Is it better to simply drop my stirrups, cross them over the horse’s withers or pull them off the saddle completely?
The primary concern is safety. The first choice is to cross the stirrups over the horse’s withers in front of the saddle. If the horse is not comfortable with the stirrups there or is unsettled, he may not be the horse to do this work with. Before crossing the stirrups over, pull the stirrup buckles down below the saddle skirt to get that bulk of the stirrup leather out of the way before pulling them forward and crossing them. When crossing the irons, be sure they are under the reins and if you are using a safety strap attached to the pommel, be sure the strap is still accessible.
Are there any specific safety concerns that I need to keep in mind, other than the obvious concerns of using a safe horse?
Ride without stirrups in a safe and quiet arena with minimal distractions.
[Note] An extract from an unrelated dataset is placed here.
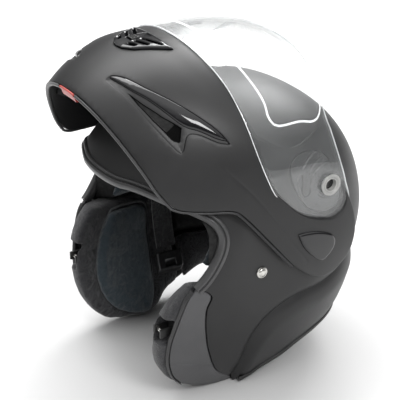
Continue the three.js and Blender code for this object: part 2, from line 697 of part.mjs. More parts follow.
place(helmet, 'outer_shell', outerShell(), 'matteBlack');
place(helmet, 'foam_liner', foamLiner(), 'foam');
place(helmet, 'crown_liner', crownLiner(), 'cloth');
place(helmet, 'brow_pad', browPad(), 'mesh');
place(helmet, 'neck_roll', neckRoll(), 'mesh');
place(helmet, 'port_trim', portTrim(), 'rubber');
place(helmet, 'rim_trim', rimTrim(), 'rubber');
placePair(helmet, 'temple_pad', templePad, 'cloth');
placePair(helmet, 'cheek_pad', cheekPad, 'mesh');
placePair(helmet, 'cheek_face', cheekFace, 'cloth');
placePair(helmet, 'jaw_plate', jawPlate, 'jawGrey');
placePair(helmet, 'jaw_edging', jawEdging, 'edging');
placePair(helmet, 'striker_bracket', strikerBracket, 'plastic');
placePair(helmet, 'striker_pin', strikerPin, 'steel');
placePair(helmet, 'hinge_base', hingeBase, 'plastic');
placePair(helmet, 'hinge_pin', hingePin, 'steel');
placePair(helmet, 'strap_rivet', strapRivet, 'steel');
placePair(helmet, 'chin_strap', chinStrap, 'webbing');
place(helmet, 'buckle_socket', buckle(1, SOCKET_LENGTH), 'plastic');
place(helmet, 'buckle_tongue', buckle(-1, TONGUE_LENGTH), 'steel');

place(chinBarParts, 'chin_bar', chinBar(), 'matteBlack');
place(chinBarParts, 'chin_pad', chinPad(), 'foam');
placePair(chinBarParts, 'chin_trim', chinTrim, 'edging');
place(chinBarParts, 'port_seal', portSeal(), 'rubber');
place(chinBarParts, 'chin_vent', chinVent(), 'glossBlack');
place(chinBarParts, 'vent_slider', ventSlider(), 'glossBlack');
place(chinBarParts, 'latch_lever', latchLever(), 'red');
placePair(chinBarParts, 'side_vent_blade', ventBlade, 'glossBlack');
placePair(chinBarParts, 'hinge_cap', hingeCap, 'glossBlack');
placePair(chinBarParts, 'mechanism_plate', mechanismPlate, 'mechanism');
placePair(chinBarParts, 'quick_lever', quickLever, 'plastic');
placePair(chinBarParts, 'visor_hub', visorHub, 'mechanism');
placePair(chinBarParts, 'latch_fork', latchFork, 'steel');

place(visorParts, 'visor', visor(), 'clear');

export default helmet;
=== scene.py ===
"""Flip-up motorcycle helmet with its chin bar raised, on a pale floor.

Shapes are worked out in millimetres on one smooth form and handed to Blender in metres.
Side-view outlines are (forward, height) and front-view ones (across, height), all with the
chin bar closed. Every piece that doesn't ride on the shell is then turned about the hinge to
the raised rest pose. A layer is a pair: how far a surface stands out from the form, and the
|x| where its sides go flat.
"""
import json
import math

import bmesh
import bpy
import numpy as np
from mathutils import Matrix, Vector
from mathutils.geometry import delaunay_2d_cdt


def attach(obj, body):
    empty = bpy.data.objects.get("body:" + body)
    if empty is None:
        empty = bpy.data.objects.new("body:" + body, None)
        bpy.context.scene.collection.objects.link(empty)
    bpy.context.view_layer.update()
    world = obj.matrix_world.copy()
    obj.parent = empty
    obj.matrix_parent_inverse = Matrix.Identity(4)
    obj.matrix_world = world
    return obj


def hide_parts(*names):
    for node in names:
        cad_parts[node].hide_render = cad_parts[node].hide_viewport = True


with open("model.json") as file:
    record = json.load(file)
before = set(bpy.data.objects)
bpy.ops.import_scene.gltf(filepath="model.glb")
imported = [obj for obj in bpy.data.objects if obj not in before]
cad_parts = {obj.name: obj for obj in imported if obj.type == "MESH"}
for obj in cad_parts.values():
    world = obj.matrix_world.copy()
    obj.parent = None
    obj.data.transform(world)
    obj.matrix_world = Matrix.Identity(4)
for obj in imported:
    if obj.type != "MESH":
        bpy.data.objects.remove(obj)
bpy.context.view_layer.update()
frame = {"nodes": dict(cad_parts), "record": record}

MM = 0.001

# ---- Driving dimensions, millimetres -------------------------------------------------------------
JOINTS = {joint["name"]: joint for joint in frame["record"]["behaviour"]["joints"]}
HINGE_Y, HINGE_Z = (1000 * value for value in JOINTS["chin_bar_lift"]["pos_m"][1:])
RAISED = math.radians(JOINTS["chin_bar_lift"]["range_deg"][1])
HINGE_FORWARD = -30.0
SHIFT = HINGE_Y + HINGE_FORWARD
CENTRE = np.array([0.0, SHIFT + 5.0, 154.0])
HALF_WIDTH = 122.0
ROUNDNESS = 2.25
RIM_TAPER = 0.06
TYPICAL_RADIUS = 150.0
OUTLINE_ANGLES = np.array([0, 25, 60, 90, 120, 150, 180, 210, 235, 270, 305, 322, 338, 348], float)
OUTLINE_RADII = np.array([155, 136, 122, 117, 120, 127, 131, 136, 158, 190, 222, 214, 195, 175], float)
SIDES = ([1, 1, 1], [-1, 1, 1])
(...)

Remember that a fatigued rider is more likely to make a mistake, lose her balance or injure herself. Be careful to increase your no-stirrup work incrementally. As I mentioned before, it is advisable to have a safety strap on the front of the saddle. This can be used to center yourself, take a hold of if you feel like you are slipping and to be sure you do not balance on the reins or the horse’s mouth. A rider has to have a degree of an independent seat to be able to ride effectively without stirrups. If you do not feel centered or balanced enough to ride without stirrups around the arena, ask your instructor for a longe lesson.
What should I focus on when riding without stirrups?
Balance and symmetry in your position. Focus on keeping the horse round and over his back so his back muscles stay up and the abdominal muscles stay engaged to lift the back. When returning to work with stirrups, try to keep the slightly deeper, softer seat you obtained from the work without stirrups. Be careful not to brace against the stirrup irons but to emulate the feel you achieved without them. Some benefits of the work without stirrups can be a longer leg, a more open hip angle and a leg that drapes better around the horse and lies comfortably on his side.
How can I make riding without stirrups more interesting so I’m not focused on my burning muscles or other discomfort?
Focus on the positive benefits and have an end goal for your time riding without stirrups. Work without stirrups doesn’t have to be trot or canter work, it can be walk work on a horse who you trust. It is important to be able to bring a feel of mental and physical relaxation into the no-stirrup work. Work without stirrups can be very beneficial for a rider changing from another discipline to dressage. Some of those riders may need to re-adjust their leg position, lengthen and strengthen it to be able to ride with a longer dressage stirrup.
Having grown up as an event rider, I am often surprised by riders who have to stop what they are doing if they lose their stirrups. I encourage riders to continue riding if they lose their stirrups, as long as they are safe and can stay centered in the saddle. They need to learn to regain their stirrups without stopping and/or using their hands to fix the position of their foot in the stirrup iron. This independence of the aids is important in all aspects and styles of riding.